In a few billion years, the Sun will run out of fusion fuel and expand to a “red giant” phase, likely swallowing everything in the solar system up to the orbit of Mars. But, some of the planets past that point could survive, like Jupiter and Saturn. Now, scientists have used the Keck Observatory to see a system that looks like what ours will after the Sun’s red giant phase for the very first time.

They used a technique called gravitational lensing, an exoplanet detection technique using the effect gravity has on light to detect planets around stars that line up directly in front of another star, acting like a cosmic magnifying glass.

The research was published in Nature.

UT video discussing the end of the Earth.

In this case, a team led by Joshua Blackman, a postdoc at the University of Tasmania, saw a planet as part of the microlensing system but didn’t see enough starlight in the foreground for the star the planet was orbiting to be a main-sequence star. Other possibilities such as a brown dwarf, neutron star, or black hole were also ruled out, leaving only one potential option – this newly found planet was orbiting a white dwarf.

White dwarfs are the final form that main sequence stars take when they perish and aren’t big enough to become a neutron star or black hole. After progressing through the red giant phase, they collapse back onto themselves in the last gasp and end up as a white dwarf, where they can last for billions of years.

UT video discussing the Sun’s evolution and eventual demise.

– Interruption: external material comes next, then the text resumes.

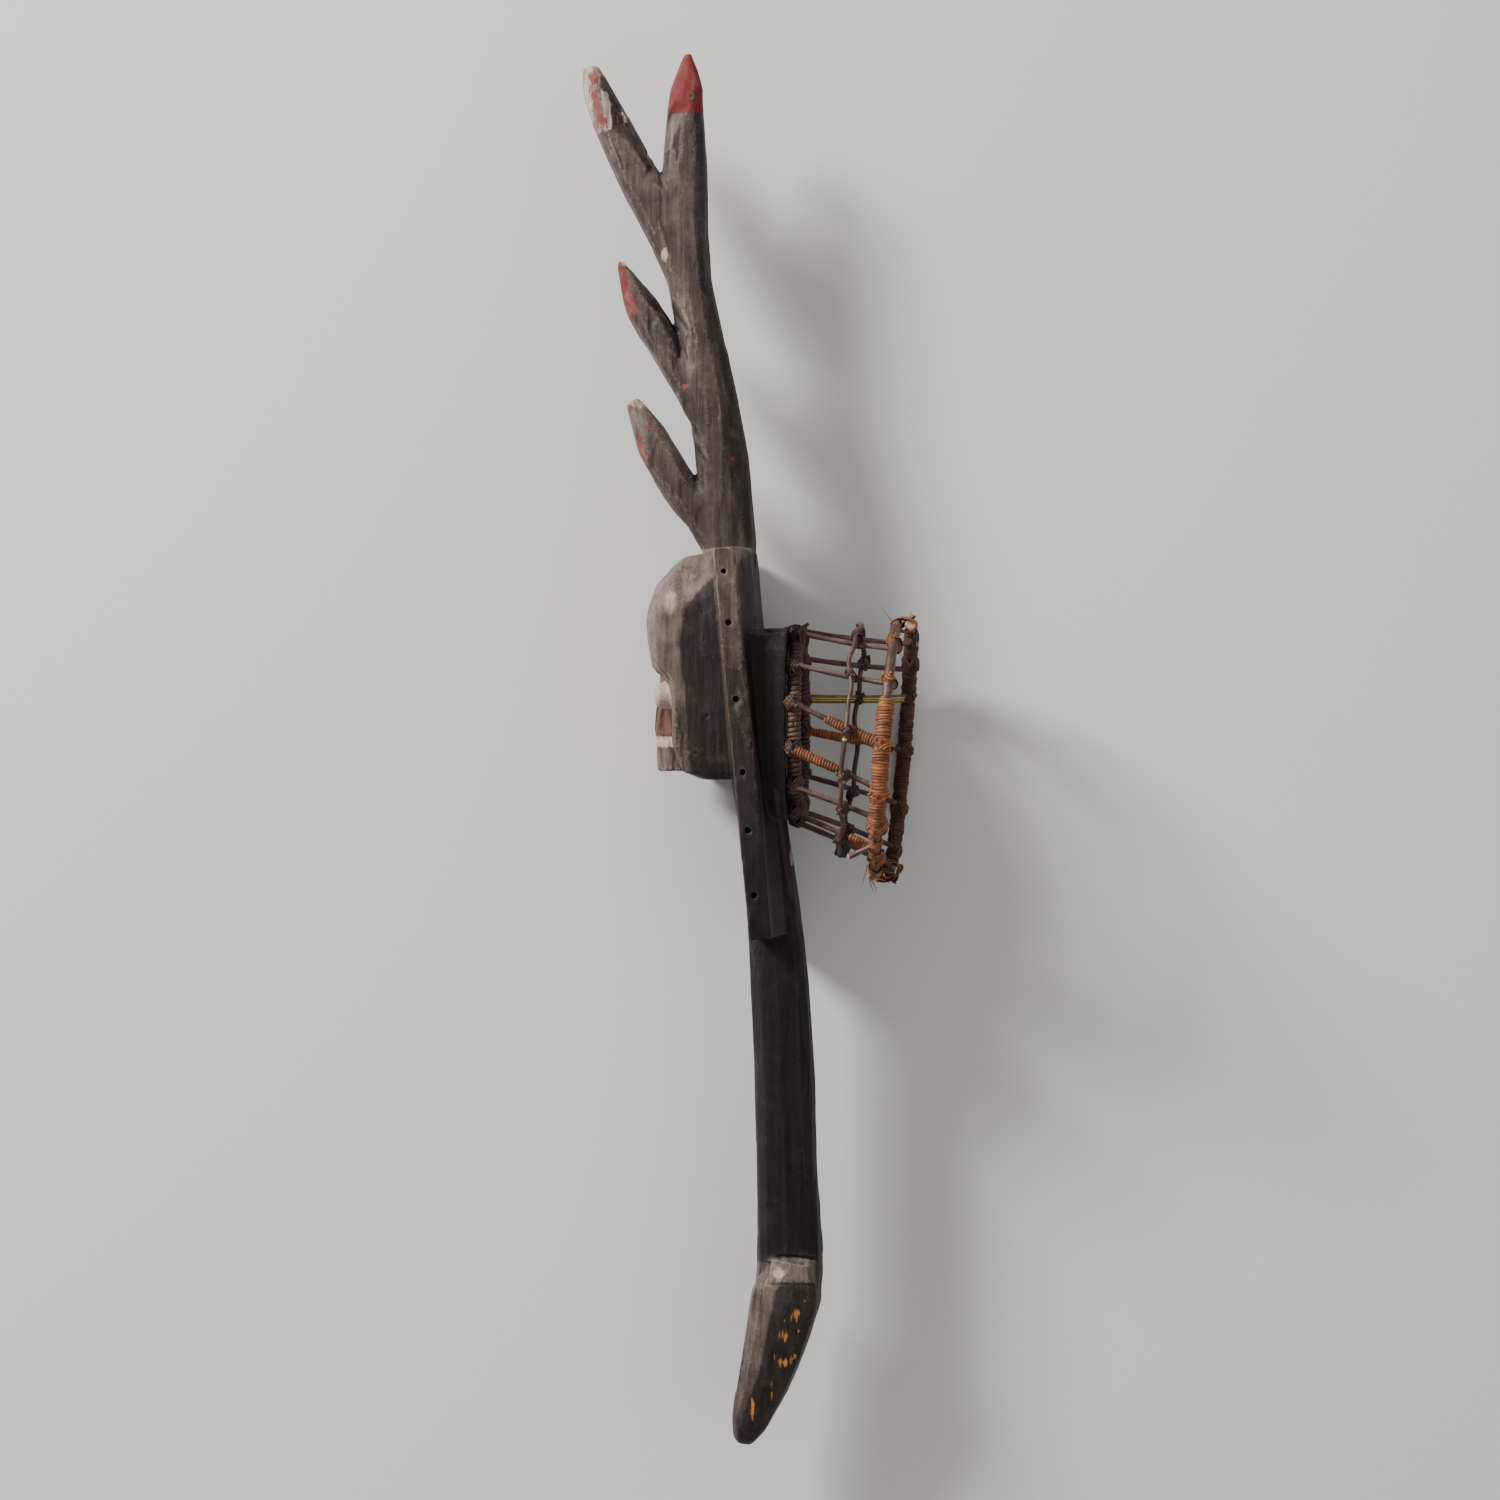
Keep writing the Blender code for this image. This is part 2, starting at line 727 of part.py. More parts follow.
def volume_and_middle(obj):
    total = 0.0
    weighted = Vector((0.0, 0.0, 0.0))
    mesh = obj.data
    mesh.calc_loop_triangles()
    for tri in mesh.loop_triangles:
        a, b, c = [mesh.vertices[i].co for i in tri.vertices]
        part = a.dot(b.cross(c)) / 6
        total += part
        weighted += (a + b + c) * part / 4
    return total, weighted / total


def resting_turn(objects, weights):
    """Finds the three spots under the weight that it lies on, and turns them level."""
    mass = 0.0
    middle = Vector((0.0, 0.0, 0.0))
    work = bmesh.new()
    for obj, weight in zip(objects, weights):
        volume, centre = volume_and_middle(obj)
        mass += volume * weight
        middle += centre * volume * weight
        for vertex in obj.data.vertices:
            work.verts.new(vertex.co)
    middle /= mass
    hull = bmesh.ops.convex_hull(work, input=work.verts)
    best = None
    for face in hull["geom"]:
        if not isinstance(face, bmesh.types.BMFace) or len(face.verts) != 3:
            continue
        corners = [v.co.copy() for v in face.verts]
        normal = face.normal.copy()
        if (corners[0] - middle).dot(normal) < 0:
            normal = -normal
        if normal.z > DOWNWARD or face.calc_area() < LEAST_FACE:
            continue
        foot = middle + normal * (corners[0] - middle).dot(normal)
        sides = [
            (corners[(i + 1) % 3] - corners[i]).cross(foot - corners[i]).dot(normal)
            for i in range(3)
        ]
        if min(sides) >= 0 or max(sides) <= 0:
            best = (normal, corners)
    work.free()
    normal, corners = best
    print("rests on", [tuple(round(v, 4) for v in c) for c in corners])
    print("weight's middle", tuple(round(v, 4) for v in middle))
    up = -normal
    along = Vector((0.0, 1.0, 0.0))
    along = (along - up * along.dot(up)).normalized()
    across = along.cross(up)
    turn = Matrix((across, along, up)).to_4x4()
    return turn


def lay_down(objects, turn):
    """Parents every piece to one empty that holds the lying place."""
    spots = np.array([(turn @ v.co)[:] for obj in objects for v in obj.data.vertices])
    low = spots.min(axis=0)
    high = spots.max(axis=0)
    shift = Vector((-(low[0] + high[0]) / 2, -(low[1] + high[1]) / 2, -low[2]))
    lying = bpy.data.objects.new("lying_headdress", None)
    bpy.context.scene.collection.objects.link(lying)
    lying.matrix_world = Matrix.Translation(shift) @ turn
    for obj in objects:
        obj.parent = lying
    print("turn", [[round(v, 6) for v in row] for row in turn])
    print("shift", tuple(round(v, 6) for v in shift), "size", high - low)


def smooth(obj, degrees):
    for face in obj.data.polygons:
        face.use_smooth = True
    obj.data.set_sharp_from_angle(angle=math.radians(degrees))


for old in list(bpy.data.objects):
    bpy.data.objects.remove(old)

wood = material("carved_wood", WOOD, 0.42)
rattan = material("rattan_rod", RATTAN, 0.6)
raffia = material("raffia_windings", RAFFIA, 0.75)
cane = material("split_cane", CANE, 0.45)

body = carved_body()
body.data.materials.clear()
body.data.materials.append(wood)
smooth(body, WOOD_SHARP)

frame = []
small = small_ring()
small.data.materials.append(rattan)
frame.append(small)
middle = middle_ring()
middle.data.materials.append(rattan)
frame.append(middle)
near = hoop("near_hoop", NEAR_PLACE, NEAR_ENDS, NEAR_BARE, NEAR_WRAP, NEAR_WRAPPED)
near.data.materials.append(raffia)
frame.append(near)
far = hoop("far_hoop", FAR_PLACE, FAR_ENDS, FAR_BARE, FAR_WRAP, FAR_WRAPPED)
far.data.materials.append(raffia)
frame.append(far)
for rib_name, rib_angles in RIBS.items():
    made_rib = rib(rib_name, rib_angles)
    made_rib.data.materials.append(rattan)
    frame.append(made_rib)
strip = cane_strip()
strip.data.materials.append(cane)
frame.append(strip)
for piece in frame:
    smooth(piece, CANE_SHARP)

pieces = [body] + frame
weights = [WOOD_WEIGHT] + [RATTAN_WEIGHT] * len(frame)
lay_down(pieces, resting_turn(pieces, weights))
for piece in pieces:
    piece.data.calc_loop_triangles()
print("triangles", sum(len(piece.data.loop_triangles) for piece in pieces))
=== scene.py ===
import math

import bmesh
import bpy
import numpy as np
from mathutils import Matrix, Vector
from mathutils.kdtree import KDTree


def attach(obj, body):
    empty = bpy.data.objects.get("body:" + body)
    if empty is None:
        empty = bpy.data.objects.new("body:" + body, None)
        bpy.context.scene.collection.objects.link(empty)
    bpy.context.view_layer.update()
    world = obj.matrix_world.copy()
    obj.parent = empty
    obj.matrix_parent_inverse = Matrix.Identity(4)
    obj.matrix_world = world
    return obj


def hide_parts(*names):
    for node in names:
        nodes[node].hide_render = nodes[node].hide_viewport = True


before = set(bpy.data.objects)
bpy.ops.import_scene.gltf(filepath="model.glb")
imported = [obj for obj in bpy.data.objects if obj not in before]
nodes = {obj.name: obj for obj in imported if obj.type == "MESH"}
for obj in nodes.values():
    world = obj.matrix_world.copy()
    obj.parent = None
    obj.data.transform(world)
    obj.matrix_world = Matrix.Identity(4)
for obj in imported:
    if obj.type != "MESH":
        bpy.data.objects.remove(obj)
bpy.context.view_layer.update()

# Water spirit headdress. Every piece is worked upright, +X from the face to the cap, +Y up the antler and
# +Z out of the near side, and is then laid on its far side as the solids lie.
lying = {
    "turn": ((0.990821, 0.0, -0.135177), (-0.003468, 0.999671, -0.025419), (0.135132, 0.025655, 0.990495)),
    "shift": (0.003455, 0.003091, 0.084382),
}
lay = Matrix.Translation(lying["shift"]) @ Matrix(lying["turn"]).to_4x4()
stand = lay.inverted()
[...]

Astronomers had previously theorized that some planets might survive a star’s destructive red-giant phase and end up orbiting white dwarfs, but this is the first exoplanetary system that shows such an arrangement.

The parallels to our own system are striking. The confirmed planetary candidate is 40 percent larger than Jupiter, while the white dwarf remnant is about 60 percent of the mass of the Sun. Our Sun doesn’t have enough mass to create a black hole or a neutron star as part of its destruction, so it will end up in a similar white dwarf state in a few billion years.

Finding an example solar system shows that there is a possibility to ride out the Sun’s destruction, though relying on the white dwarf for heat to keep life going will not be possible.

Unless life finds a way to either expand out of the solar system or supply itself with energy not related to the Sun, it would be doomed even if the planet (or moon) it based itself on survived. But this is one more exoplanetary finding that will help futurists plan for that extremely far our eventuality.